Employer Sponsorship:
Direct Reimbursement: Many companies reimburse certification costs upon successful completion.
Certification & Employment Programs: Some third-party programs offer reimbursement upon hiring.
Valued by Employers: The certification's value motivates companies to invest in employee training.
Scholarships: Direct scholarships specifically for this certification are not widely advertised. Explore broader tech or data science scholarships.
11. Next Steps for Certified Professionals / Continuous Growth
Congratulations, you're certified! But the learning doesn't stop there. Here's how to keep growing your skills:
Recertification: Plan to recertify every two years by taking the current version of the exam.
Deepen Expertise:
Continue "Advanced Data Engineering with Databricks" coursework.
Master Streaming, Lakeflow declarative pipelines, Data Privacy, Performance Optimization.
Explore Automated Deployment with Databricks Asset Bundles (DABs) for CI/CD.

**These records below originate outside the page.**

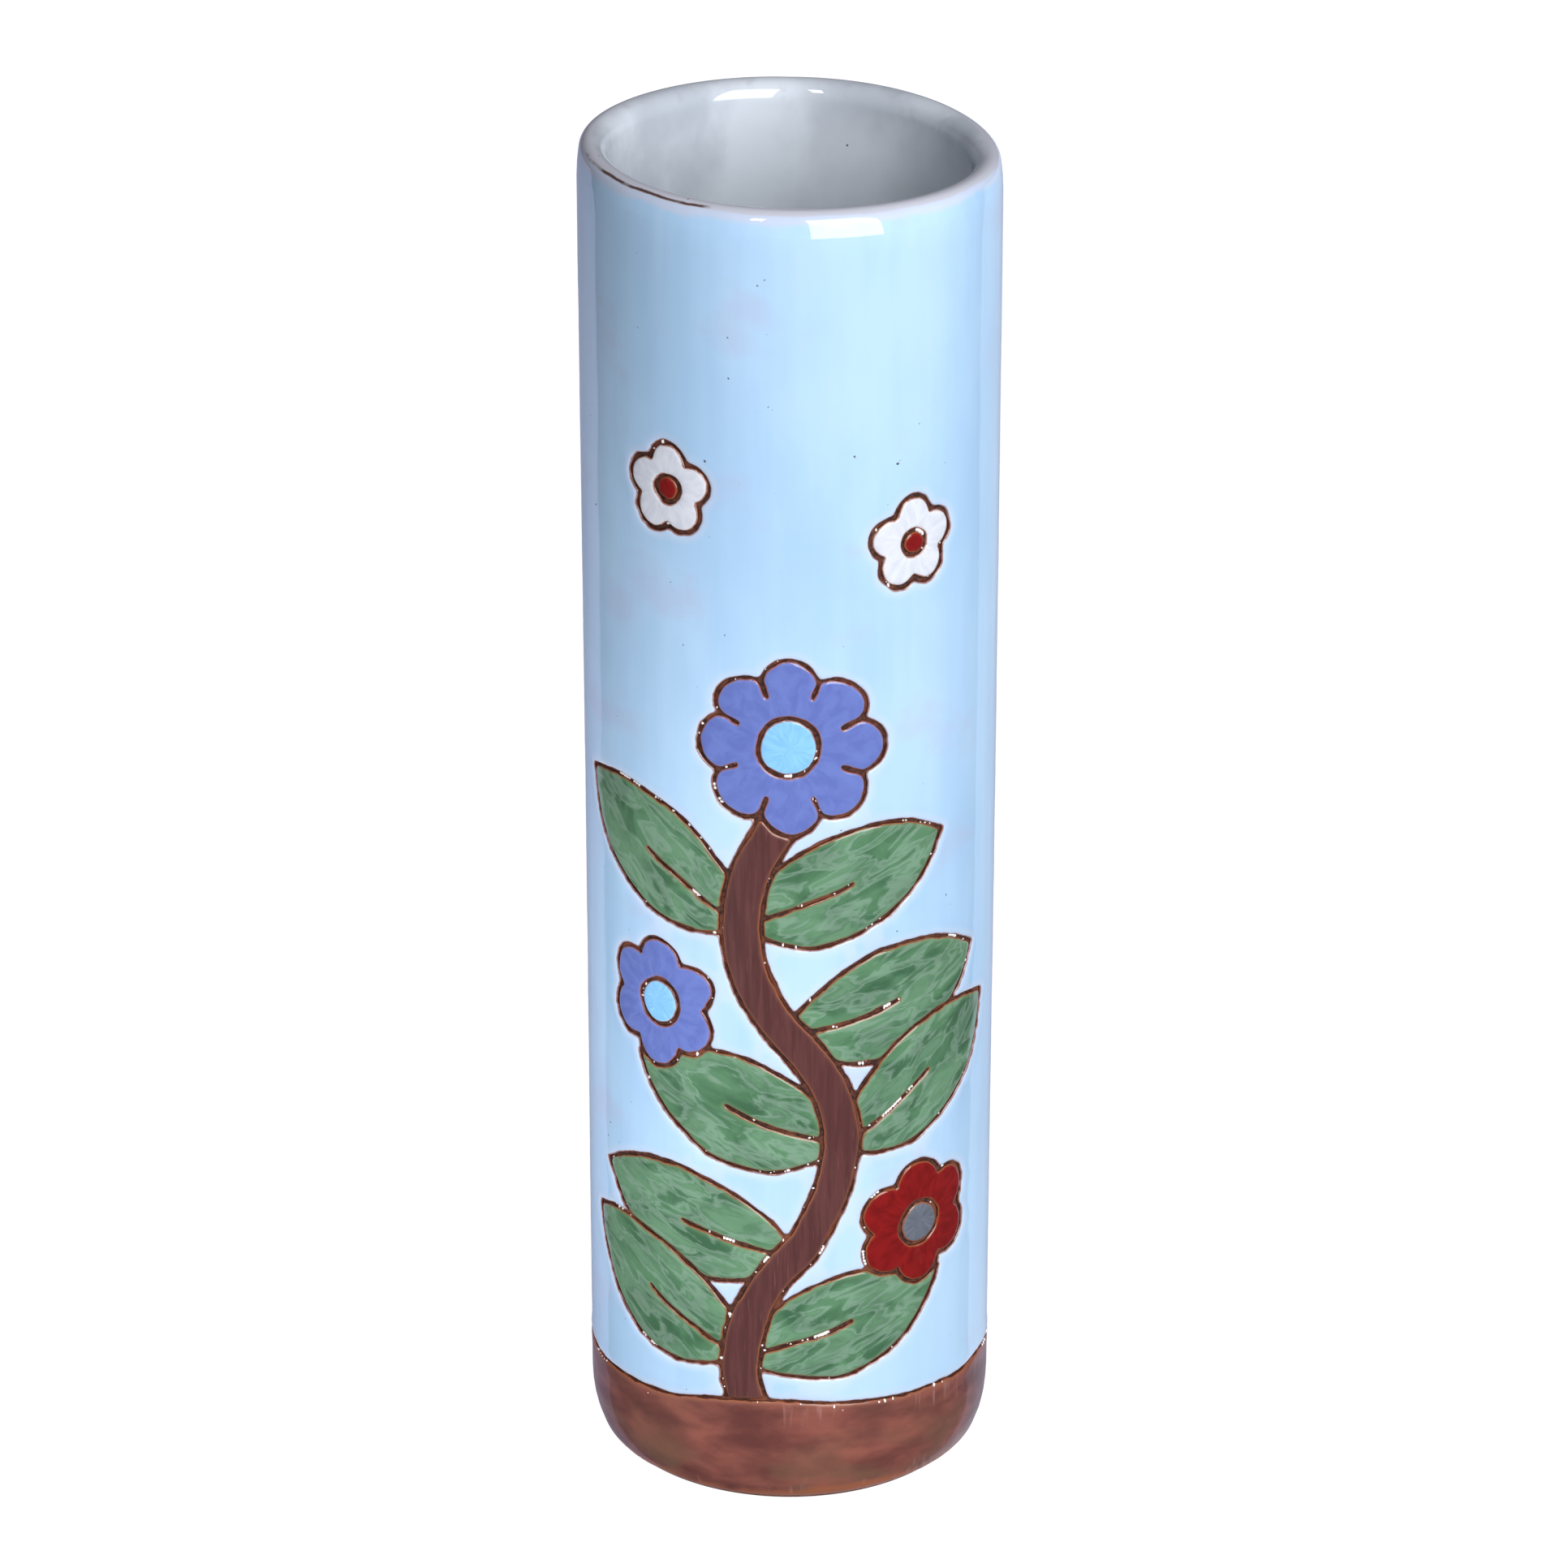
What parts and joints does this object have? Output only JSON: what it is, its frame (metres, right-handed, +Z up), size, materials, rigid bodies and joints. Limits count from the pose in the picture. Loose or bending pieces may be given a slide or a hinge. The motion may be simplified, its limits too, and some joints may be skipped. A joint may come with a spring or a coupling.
{
  "type": "cylinder vase",
  "caption": "Tall glazed earthenware cylinder vase with a sloping mouth, a drawn-in foot and scratched, colour-flooded plant decoration; stands free and holds cut flowers.",
  "frame": {"origin": "centre of the foot, on the surface the vase stands on", "axes": "+Z up along the vase's axis, -Y the decorated side, +X to the right of a viewer of that side"},
  "size_m": [0.0746, 0.0746, 0.2512],
  "materials": {
    "bare_clay": "matte fired red earthenware",
    "white_glaze": "glossy white",
    "earth_glaze": "satin red brown",
    "sky_glaze": "glossy pale blue",
    "umber_glaze": "glossy dark brown",
    "green_glaze": "glossy, brushed green",
    "periwinkle_glaze": "glossy",
    "turquoise_glaze": "glossy",
    "red_glaze": "glossy",
    "grey_glaze": "glossy",
    "blossom_white_glaze": "glossy"
  },
  "bodies": {
    "root": {"clay_base": "bare_clay", "clay_wall": "bare_clay", "ground_glaze": "earth_glaze", "leaf_1_glaze": "green_glaze", "leaf_2_glaze": "green_glaze", "leaf_3_glaze": "green_glaze", "leaf_4_glaze": "green_glaze", "leaf_5_glaze": "green_glaze", "leaf_6_glaze": "green_glaze", "leaf_7_glaze": "green_glaze", "leaf_8_glaze": "green_glaze", "left_bloom_eye_glaze": "turquoise_glaze", "left_bloom_petals_glaze": "periwinkle_glaze", "left_blossom_eye_glaze": "red_glaze", "left_blossom_petals_glaze": "blossom_white_glaze", "lining_glaze": "white_glaze", "lip_glaze": "white_glaze", "right_bloom_eye_glaze": "grey_glaze", "right_bloom_petals_glaze": "red_glaze", "right_blossom_eye_glaze": "red_glaze", "right_blossom_petals_glaze": "blossom_white_glaze", "seam_coil": "bare_clay", "sky_glaze": "sky_glaze", "stem_glaze": "umber_glaze", "top_bloom_eye_glaze": "turquoise_glaze", "top_bloom_petals_glaze": "periwinkle_glaze"}
  },
  "joints": []
}
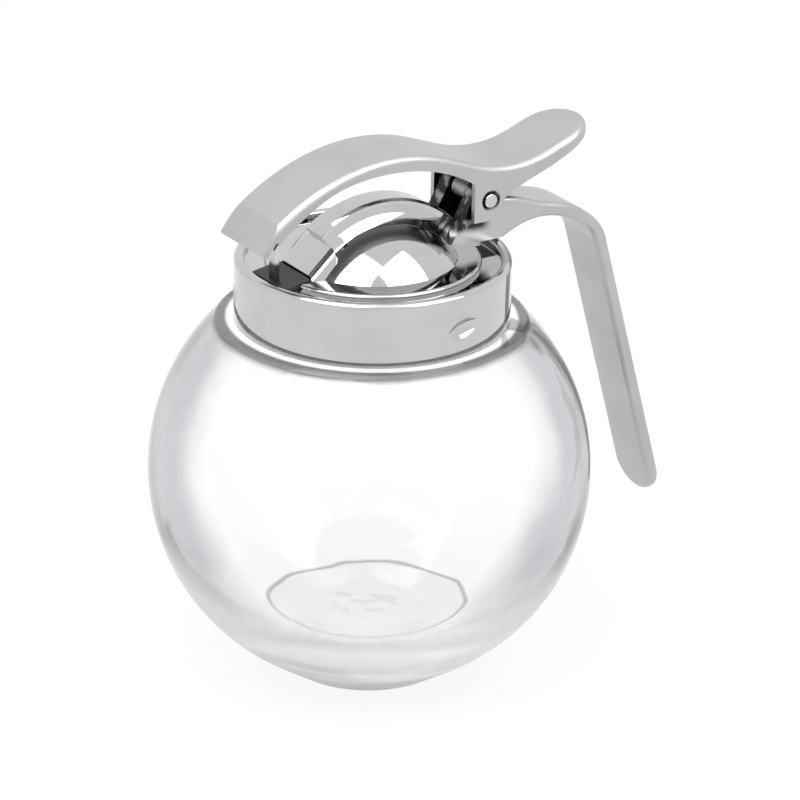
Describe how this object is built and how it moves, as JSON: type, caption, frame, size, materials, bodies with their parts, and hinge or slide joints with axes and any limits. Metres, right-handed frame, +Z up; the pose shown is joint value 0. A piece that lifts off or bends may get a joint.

Extensive Hands-on Practice: Apply your knowledge to increasingly complex real-world projects, focusing on real-time streaming, complex transformations, and scalable workflow orchestration.
Explore Related Certifications: Consider Databricks Certified Machine Learning Professional or Data Analyst certifications to broaden your skills.
Stay Current: Regularly consult official Databricks documentation, blogs, and community forums for platform updates and best practices.
Career Advancement: Leverage your certification for advanced roles like Senior Data Engineer, Solutions Architect, or ML Engineer.
Master Complementary Technologies: Refine your PySpark/Spark SQL skills, and explore workflow orchestration tools (Airflow, Dagster), data quality tools, advanced security techniques, and multi-cloud integrations (AWS, Azure, GCP, Snowflake).
Engage with Community: Participate in the Databricks Community to exchange knowledge and network with other professionals.
So, there you have it – the ultimate guide to the Databricks Certified Data Engineer Professional certification. It's a challenging but rewarding journey that can significantly boost your career. Good luck, and happy data engineering!